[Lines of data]
┄┄┄┄┄┄┄┄┄┄┄┄┄┄┄┄┄┄┄┄

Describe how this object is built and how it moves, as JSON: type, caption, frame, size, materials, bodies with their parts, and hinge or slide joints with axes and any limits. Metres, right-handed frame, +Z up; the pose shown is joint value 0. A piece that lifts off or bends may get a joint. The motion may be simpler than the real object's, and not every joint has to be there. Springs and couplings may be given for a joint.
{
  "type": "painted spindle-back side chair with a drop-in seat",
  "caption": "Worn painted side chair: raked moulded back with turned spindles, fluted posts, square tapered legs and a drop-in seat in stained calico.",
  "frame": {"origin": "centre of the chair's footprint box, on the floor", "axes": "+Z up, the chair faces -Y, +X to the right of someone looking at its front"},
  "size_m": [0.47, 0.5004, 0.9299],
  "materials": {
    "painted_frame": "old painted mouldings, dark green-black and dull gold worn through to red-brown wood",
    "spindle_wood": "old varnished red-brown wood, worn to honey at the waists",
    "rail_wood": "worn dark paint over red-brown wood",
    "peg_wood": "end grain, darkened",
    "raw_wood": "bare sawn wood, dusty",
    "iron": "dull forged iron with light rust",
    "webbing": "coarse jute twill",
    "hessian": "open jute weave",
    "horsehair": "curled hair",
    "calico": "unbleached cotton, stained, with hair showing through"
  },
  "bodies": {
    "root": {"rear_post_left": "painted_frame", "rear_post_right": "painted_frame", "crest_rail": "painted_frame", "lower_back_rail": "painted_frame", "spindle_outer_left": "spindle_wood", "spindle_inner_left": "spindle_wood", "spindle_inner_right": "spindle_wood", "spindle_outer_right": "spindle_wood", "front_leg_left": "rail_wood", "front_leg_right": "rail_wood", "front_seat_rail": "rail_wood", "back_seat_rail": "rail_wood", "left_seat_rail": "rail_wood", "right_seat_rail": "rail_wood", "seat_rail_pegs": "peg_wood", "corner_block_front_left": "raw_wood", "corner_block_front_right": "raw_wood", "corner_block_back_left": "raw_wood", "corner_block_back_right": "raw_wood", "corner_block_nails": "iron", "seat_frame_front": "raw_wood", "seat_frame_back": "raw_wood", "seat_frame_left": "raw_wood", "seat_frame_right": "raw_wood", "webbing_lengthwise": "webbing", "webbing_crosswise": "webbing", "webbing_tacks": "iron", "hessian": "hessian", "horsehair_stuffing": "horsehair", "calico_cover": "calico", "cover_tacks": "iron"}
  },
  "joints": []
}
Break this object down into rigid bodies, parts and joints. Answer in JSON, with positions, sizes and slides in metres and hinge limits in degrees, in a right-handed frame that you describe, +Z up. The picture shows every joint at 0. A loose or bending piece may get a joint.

┄┄┄┄┄┄┄┄┄┄┄┄┄┄┄┄┄┄┄┄

• [Work instructions]: Write the material out again in its entirety, exactly as shown.

• [Answer to the exercise]:
Describe how this object is built and how it moves, as JSON: type, caption, frame, size, materials, bodies with their parts, and hinge or slide joints with axes and any limits. Metres, right-handed frame, +Z up; the pose shown is joint value 0. A piece that lifts off or bends may get a joint. The motion may be simpler than the real object's, and not every joint has to be there. Springs and couplings may be given for a joint.
{
  "type": "painted spindle-back side chair with a drop-in seat",
  "caption": "Worn painted side chair: raked moulded back with turned spindles, fluted posts, square tapered legs and a drop-in seat in stained calico.",
  "frame": {"origin": "centre of the chair's footprint box, on the floor", "axes": "+Z up, the chair faces -Y, +X to the right of someone looking at its front"},
  "size_m": [0.47, 0.5004, 0.9299],
  "materials": {
    "painted_frame": "old painted mouldings, dark green-black and dull gold worn through to red-brown wood",
    "spindle_wood": "old varnished red-brown wood, worn to honey at the waists",
    "rail_wood": "worn dark paint over red-brown wood",
    "peg_wood": "end grain, darkened",
    "raw_wood": "bare sawn wood, dusty",
    "iron": "dull forged iron with light rust",
    "webbing": "coarse jute twill",
    "hessian": "open jute weave",
    "horsehair": "curled hair",
    "calico": "unbleached cotton, stained, with hair showing through"
  },
  "bodies": {
    "root": {"rear_post_left": "painted_frame", "rear_post_right": "painted_frame", "crest_rail": "painted_frame", "lower_back_rail": "painted_frame", "spindle_outer_left": "spindle_wood", "spindle_inner_left": "spindle_wood", "spindle_inner_right": "spindle_wood", "spindle_outer_right": "spindle_wood", "front_leg_left": "rail_wood", "front_leg_right": "rail_wood", "front_seat_rail": "rail_wood", "back_seat_rail": "rail_wood", "left_seat_rail": "rail_wood", "right_seat_rail": "rail_wood", "seat_rail_pegs": "peg_wood", "corner_block_front_left": "raw_wood", "corner_block_front_right": "raw_wood", "corner_block_back_left": "raw_wood", "corner_block_back_right": "raw_wood", "corner_block_nails": "iron", "seat_frame_front": "raw_wood", "seat_frame_back": "raw_wood", "seat_frame_left": "raw_wood", "seat_frame_right": "raw_wood", "webbing_lengthwise": "webbing", "webbing_crosswise": "webbing", "webbing_tacks": "iron", "hessian": "hessian", "horsehair_stuffing": "horsehair", "calico_cover": "calico", "cover_tacks": "iron"}
  },
  "joints": []
}
Break this object down into rigid bodies, parts and joints. Answer in JSON, with positions, sizes and slides in metres and hinge limits in degrees, in a right-handed frame that you describe, +Z up. The picture shows every joint at 0. A loose or bending piece may get a joint.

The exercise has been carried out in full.